How do I know if I have a foundation problem?

The best way to determine when a foundation repair is needed, is to perform a floor level survey inside the home. This entails mapping out the interior floor plan and then measuring the floor elevations with a manometer (water level). If this is not done, then no one can state how much distortion has taken place. Is it ¼-inch or is it 3-inches? This must be determined before a foundation repair is considered. This is especially true because foundation repairs are very expensive-usually costing $ 5,000.00 or more. A floor plan and level survey by an engineer may cost $ 600.00 or more, but the information garnered from this study is worth its weight in gold.  Moreover, the engineer can develop a repair plan that can be given to several contractors to ensure that all bid on the same scope of work.

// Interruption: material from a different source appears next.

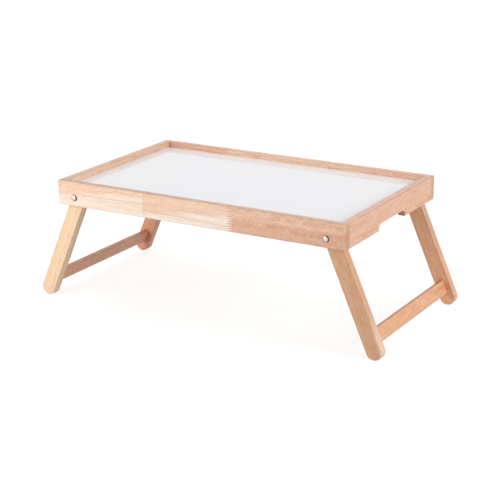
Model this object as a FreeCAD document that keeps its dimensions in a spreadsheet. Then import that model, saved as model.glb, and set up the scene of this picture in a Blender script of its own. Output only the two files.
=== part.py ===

It has been our experience that 90% or more of the homes having cracks in their drywall, foundations and brick veneer do not need expensive foundation/structural repairs. This is because these materials are very brittle and cannot withstand the slightest amount of stress/strain without cracking to relive the stress/strain. And most of the crack-free home's we've inspected have floor level variations across their foot-print of one-inch or more, including brand new homes, so differential settlements of less than one inch seldom cause cracking. A good rule of thumb when considering foundation repair, is that if there are no drywall cracks opposite the brick veneer cracks or above the foundation cracks, there is a high probability that no foundation repair is needed. Drywall is more resilient than brick veneer and when it develops large cracks, it is usually a sign of significant building distortion.  Narrow cracks often develop due to changes in temperature/humidity and wood-framing moisture contents.